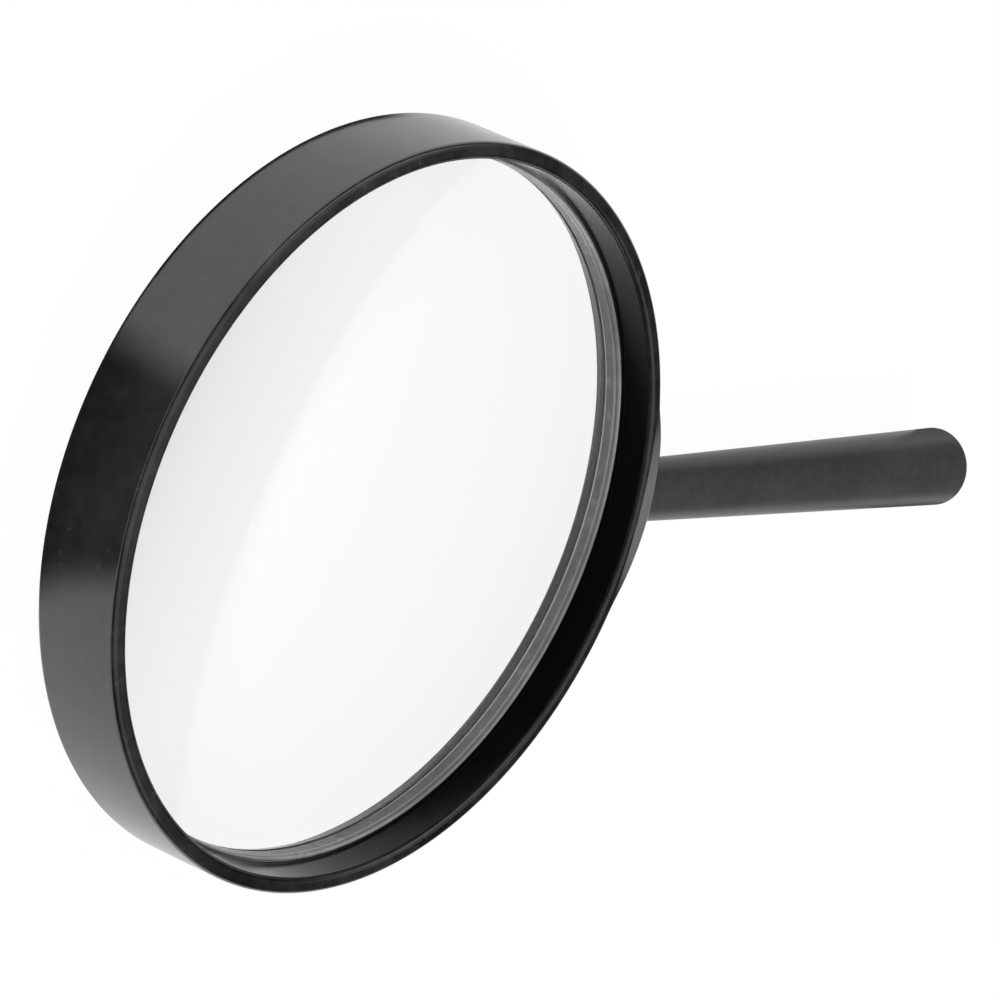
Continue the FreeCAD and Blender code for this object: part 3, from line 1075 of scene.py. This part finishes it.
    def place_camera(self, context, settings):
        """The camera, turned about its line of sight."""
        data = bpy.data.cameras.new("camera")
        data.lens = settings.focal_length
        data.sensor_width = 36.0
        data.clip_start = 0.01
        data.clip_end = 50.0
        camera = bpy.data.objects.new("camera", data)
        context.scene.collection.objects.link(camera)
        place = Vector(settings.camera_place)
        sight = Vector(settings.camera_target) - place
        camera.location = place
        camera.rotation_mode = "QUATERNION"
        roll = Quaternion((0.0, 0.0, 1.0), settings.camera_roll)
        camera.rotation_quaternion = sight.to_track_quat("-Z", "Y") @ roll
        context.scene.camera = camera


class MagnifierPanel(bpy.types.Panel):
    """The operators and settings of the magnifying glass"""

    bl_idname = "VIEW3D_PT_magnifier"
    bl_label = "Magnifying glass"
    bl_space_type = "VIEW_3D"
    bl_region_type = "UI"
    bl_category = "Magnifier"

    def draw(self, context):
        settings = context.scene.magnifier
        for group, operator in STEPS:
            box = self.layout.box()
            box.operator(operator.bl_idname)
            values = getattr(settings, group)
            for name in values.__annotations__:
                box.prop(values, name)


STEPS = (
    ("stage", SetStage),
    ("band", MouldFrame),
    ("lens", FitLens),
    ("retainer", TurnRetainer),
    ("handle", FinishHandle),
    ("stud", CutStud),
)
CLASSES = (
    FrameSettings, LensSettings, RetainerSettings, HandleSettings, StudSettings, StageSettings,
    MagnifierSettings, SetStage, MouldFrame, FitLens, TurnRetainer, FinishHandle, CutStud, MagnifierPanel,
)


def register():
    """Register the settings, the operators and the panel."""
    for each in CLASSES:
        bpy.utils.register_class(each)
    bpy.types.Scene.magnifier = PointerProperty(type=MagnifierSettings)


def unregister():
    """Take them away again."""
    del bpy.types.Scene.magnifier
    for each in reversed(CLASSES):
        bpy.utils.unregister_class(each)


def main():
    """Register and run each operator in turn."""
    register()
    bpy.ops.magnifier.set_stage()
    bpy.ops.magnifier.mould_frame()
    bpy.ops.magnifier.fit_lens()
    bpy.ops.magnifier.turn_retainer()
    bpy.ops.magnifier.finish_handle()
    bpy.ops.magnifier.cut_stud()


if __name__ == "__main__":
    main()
-*-*-
Copy exactly the lines that run from the first line of the data to the line containing "box.prop(values, name)", please, with both ends included and nothing else.

Expected answer >>
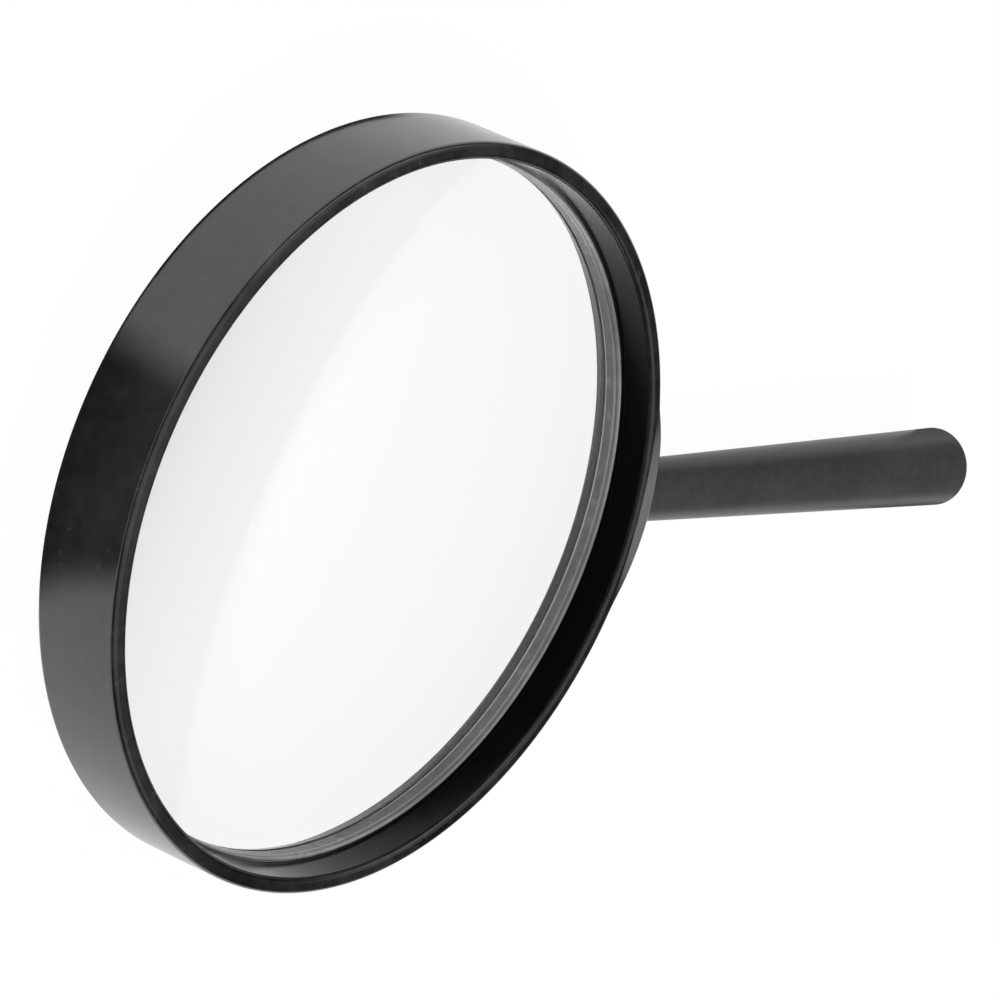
Continue the FreeCAD and Blender code for this object: part 3, from line 1075 of scene.py. This part finishes it.
    def place_camera(self, context, settings):
        """The camera, turned about its line of sight."""
        data = bpy.data.cameras.new("camera")
        data.lens = settings.focal_length
        data.sensor_width = 36.0
        data.clip_start = 0.01
        data.clip_end = 50.0
        camera = bpy.data.objects.new("camera", data)
        context.scene.collection.objects.link(camera)
        place = Vector(settings.camera_place)
        sight = Vector(settings.camera_target) - place
        camera.location = place
        camera.rotation_mode = "QUATERNION"
        roll = Quaternion((0.0, 0.0, 1.0), settings.camera_roll)
        camera.rotation_quaternion = sight.to_track_quat("-Z", "Y") @ roll
        context.scene.camera = camera


class MagnifierPanel(bpy.types.Panel):
    """The operators and settings of the magnifying glass"""

    bl_idname = "VIEW3D_PT_magnifier"
    bl_label = "Magnifying glass"
    bl_space_type = "VIEW_3D"
    bl_region_type = "UI"
    bl_category = "Magnifier"

    def draw(self, context):
        settings = context.scene.magnifier
        for group, operator in STEPS:
            box = self.layout.box()
            box.operator(operator.bl_idname)
            values = getattr(settings, group)
            for name in values.__annotations__:
                box.prop(values, name)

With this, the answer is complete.